Lo scorso Natale, compare il nome di Rida Mushtaq, 22 anni, di origini pakistane, residente a Bologna. Era lei, secondo gli investigatori, la giovane capobanda che avrebbe organizzato un progetto di attentato in Italia. Aveva trascorso un periodo in Pakistan, prima di rientrare improvvisamente nel Paese pochi giorni prima della cattura. L’ipotesi è che il viaggio fosse finalizzato a rinsaldare i legami con esponenti locali del terrorismo. Una vasta operazione antiterrorismo del Ros dei Carabinieri ha portato all’arresto di quattro persone a lei legate tra Bologna, Milano, Perugia e Udine. Secondo l’accusa, avevano costituito un’organizzazione d'ispirazione jihadista e avviato un processo di radicalizzazione interna, operando attraverso la rete per sostenere gruppi come lo Stato Islamico e al-Qaeda. A destare particolare preoccupazione era stato il ritrovamento di materiale bellico acquistato online. 

Nei sermoni dei teorici del movimento jihadista, da decenni si sottolinea l’importanza della propaganda e della guerra mediatica. Come sottolinea Laurence Bindner, ricercatore ed ex membro di un centro di analisi del terrorismo, «ci sono molti manifesti che affermano che il jihad mediatico rappresenta il 50% del jihad. La propaganda è sempre stata molto importante in termini di comunicazione e di posizionamento ‘marketing’ di un gruppo terroristico. Questo ruolo centrale è ulteriormente aumentato con lo sviluppo dei social network e delle applicazioni per smartphone».

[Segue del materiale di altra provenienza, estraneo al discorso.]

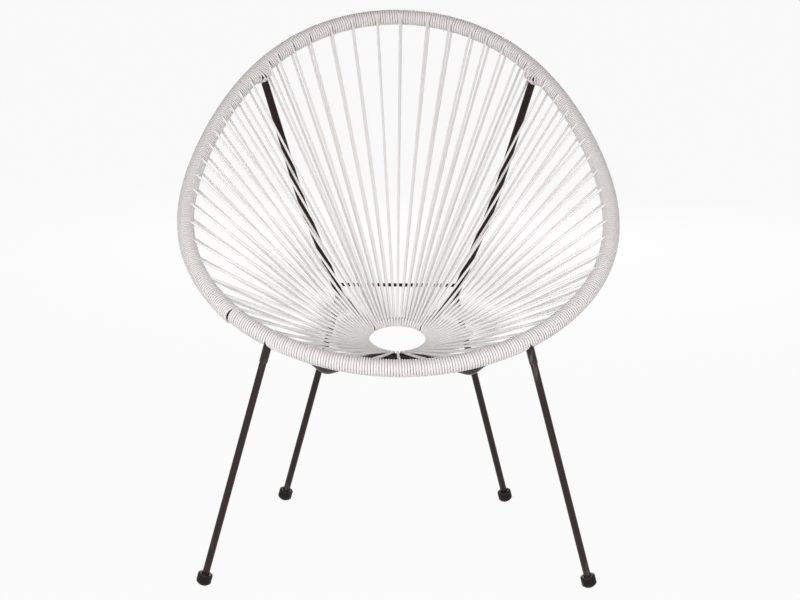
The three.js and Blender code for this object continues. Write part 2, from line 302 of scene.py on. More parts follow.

I recenti fatti italiani pertanto non sorprendono e s’inseriscono così in quel filone lunghissimo di esempi eclatanti — come Roshonara Choudhry che, nel 2010, accoltellò un deputato inglese dopo essersi radicalizzata online — che confermano come la propaganda terroristica veicolata attraverso il web sia la principale minaccia nell’ambito del radicalismo jihadista.